As Hibberd notes, Asbæk — who, strangely enough, once worked as a nanny for Jaime Lannister himself, Nikolaj Coster-Waldau — "didn't make much of an initial impression, and producers cut some of Euron's early material. For a while, it seemed that Euron [...] was destined to become another latecomer struggling to stand out amid a sprawling cast of fan favorites." As a result, Asbæk pushed hard for a huge character makeover.

"When I did season six, I had some great lines at the [Iron Islands' leader-selecting ceremony, the kingsmoot] that they took away," Asbæk recalled. "[Euron] was talking to Yara and had twenty more lines where he was being ruthless. He was doing a comedy show for the Iron Islands. Dan and David said, 'this is too much.'"

However, as Asbæk told Hibberd, he came up with a shift for season seven: "I said, 'What if we made him a bit more like a rock star, where you don't know if he's going to kill you or f*** you?' The costume designer was totally into that and made his outfit more rock star-ish."

Just like that, a new version of Euron was born. As Hibberd put it, "And that's how Euron Greyjoy went from looking like just another grumpy, scraggly ironborn brute to a darkly charming leather-and-guyliner-wearing buccaneer."

Euron Greyjoy's new look — and attitude — totally worked on set

Euron's character arc may not have translated with audiences, but on set, it was a huge success. "Pilou had strong ideas about Euron being really dangerous but also having this kind of sexy-funny veneer," said frequent Thrones director Jeremy Podeswa. "The script suggested that, but Pilou brought a lot more. It was a great example of how characters are never just one thing on the show."

Fellow director Mark Mylod agreed with Podeswa, saying Euron also filled a narrative blank spot for the show. "I was worried about losing Ramsay [Bolton, played by Iwan Rheon] because he was such a great baddie, just like people were worried about losing Joffrey [Baratheon, played by Jack Gleeson] in season four. With Euron, we got a great new baddie, but in a totally different way. It was "big," but it worked. Pilou managed to make it real, which is difficult to do."

According to Asbæk, he felt free to really push boundaries during filming: "When I was talking to Cersei [Lannister, played by Lena Headey] in the throne room, I said, 'So here I am with a thousand ships and two good hands.' Dan and David came up and said, 'Take away 'two good hands,' it's too much.' Because I had more confidence in season seven and felt like I belonged more, I went, 'Guys, don't take it.

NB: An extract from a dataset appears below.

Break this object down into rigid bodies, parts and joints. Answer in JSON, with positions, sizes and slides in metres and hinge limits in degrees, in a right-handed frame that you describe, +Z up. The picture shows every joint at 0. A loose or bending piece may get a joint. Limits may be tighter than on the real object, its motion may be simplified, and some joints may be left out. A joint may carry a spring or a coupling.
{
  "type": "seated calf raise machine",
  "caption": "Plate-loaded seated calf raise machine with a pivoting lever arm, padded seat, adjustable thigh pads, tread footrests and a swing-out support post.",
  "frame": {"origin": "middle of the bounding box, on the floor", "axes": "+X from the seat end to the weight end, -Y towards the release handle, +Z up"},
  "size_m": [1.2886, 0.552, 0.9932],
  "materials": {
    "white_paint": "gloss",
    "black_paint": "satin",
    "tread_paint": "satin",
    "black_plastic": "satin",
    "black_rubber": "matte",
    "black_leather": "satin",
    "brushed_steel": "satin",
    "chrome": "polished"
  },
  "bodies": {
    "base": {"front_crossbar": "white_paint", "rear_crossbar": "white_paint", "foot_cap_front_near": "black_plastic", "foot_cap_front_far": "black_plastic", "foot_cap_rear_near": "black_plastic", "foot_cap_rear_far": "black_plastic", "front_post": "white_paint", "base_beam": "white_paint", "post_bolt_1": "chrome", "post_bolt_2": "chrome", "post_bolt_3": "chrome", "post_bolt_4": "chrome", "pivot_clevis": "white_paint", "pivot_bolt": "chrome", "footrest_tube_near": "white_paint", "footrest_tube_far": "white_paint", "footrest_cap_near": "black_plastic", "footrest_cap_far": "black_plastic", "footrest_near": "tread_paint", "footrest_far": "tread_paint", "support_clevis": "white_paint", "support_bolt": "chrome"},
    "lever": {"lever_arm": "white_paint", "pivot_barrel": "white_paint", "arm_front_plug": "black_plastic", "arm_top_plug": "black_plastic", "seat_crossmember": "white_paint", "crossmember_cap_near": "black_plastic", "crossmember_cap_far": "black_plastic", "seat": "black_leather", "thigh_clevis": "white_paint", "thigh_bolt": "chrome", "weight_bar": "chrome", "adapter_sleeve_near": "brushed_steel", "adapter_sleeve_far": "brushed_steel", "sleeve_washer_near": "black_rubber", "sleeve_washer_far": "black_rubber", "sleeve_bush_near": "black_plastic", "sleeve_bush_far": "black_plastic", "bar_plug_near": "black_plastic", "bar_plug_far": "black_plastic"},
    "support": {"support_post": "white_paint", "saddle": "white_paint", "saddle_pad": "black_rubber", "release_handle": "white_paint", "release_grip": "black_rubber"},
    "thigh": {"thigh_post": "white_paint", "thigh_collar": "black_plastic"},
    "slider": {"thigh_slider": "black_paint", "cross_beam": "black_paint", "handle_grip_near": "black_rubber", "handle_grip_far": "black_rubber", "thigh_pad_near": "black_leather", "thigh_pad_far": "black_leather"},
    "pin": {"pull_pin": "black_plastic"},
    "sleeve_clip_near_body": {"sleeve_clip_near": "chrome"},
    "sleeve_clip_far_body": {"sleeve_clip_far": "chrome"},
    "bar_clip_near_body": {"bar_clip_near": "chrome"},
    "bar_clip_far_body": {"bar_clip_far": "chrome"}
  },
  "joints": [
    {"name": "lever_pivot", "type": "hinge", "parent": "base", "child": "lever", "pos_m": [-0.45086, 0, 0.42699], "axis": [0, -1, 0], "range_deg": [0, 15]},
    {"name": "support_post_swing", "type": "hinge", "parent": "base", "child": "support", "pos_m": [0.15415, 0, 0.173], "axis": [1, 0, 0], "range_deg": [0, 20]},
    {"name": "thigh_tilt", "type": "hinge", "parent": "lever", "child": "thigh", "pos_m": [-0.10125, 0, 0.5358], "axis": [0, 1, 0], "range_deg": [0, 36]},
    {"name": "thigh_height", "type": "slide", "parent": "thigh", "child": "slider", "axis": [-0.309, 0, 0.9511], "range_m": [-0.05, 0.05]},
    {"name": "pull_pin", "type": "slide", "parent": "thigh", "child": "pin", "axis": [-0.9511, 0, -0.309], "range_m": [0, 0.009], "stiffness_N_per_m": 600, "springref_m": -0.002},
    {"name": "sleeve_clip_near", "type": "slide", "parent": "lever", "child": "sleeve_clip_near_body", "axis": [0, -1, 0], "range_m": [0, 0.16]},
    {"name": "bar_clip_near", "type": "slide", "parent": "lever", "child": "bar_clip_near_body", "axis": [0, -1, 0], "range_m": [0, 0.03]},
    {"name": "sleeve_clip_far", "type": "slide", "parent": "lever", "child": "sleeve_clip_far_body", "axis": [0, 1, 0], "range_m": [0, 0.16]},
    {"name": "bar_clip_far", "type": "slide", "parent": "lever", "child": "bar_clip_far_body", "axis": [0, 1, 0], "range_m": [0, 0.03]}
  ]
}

I know exactly how to be this. He's gotta be charming, he's gotta be arrogant, he's gotta look Jaime right in the eye and say it with the biggest f***ing smile — because he's an idiot and a pr***, and that's what I like about the character.' They said, 'Let's try it out.' We did it, and then they said, 'We're so f***ing happy you insisted on that.'"

In the end, Weiss realized Asbæk's instincts were right. "We really haven't had somebody in the show who has kind of a rock-star swagger, who just doesn't give sh*t," the showrunner said. "Everyone else in this world cares very deeply, whether they're awful, wonderful, or like most of them, somewhere in between. To have somebody traipse onto the stage with the swagger and attitude that Euron had was a lot of fun because it lets air into the room. There aren't that many people who could do that convincingly."

All of Game of Thrones, including Asbæk's performance, is streaming on HBO Max now.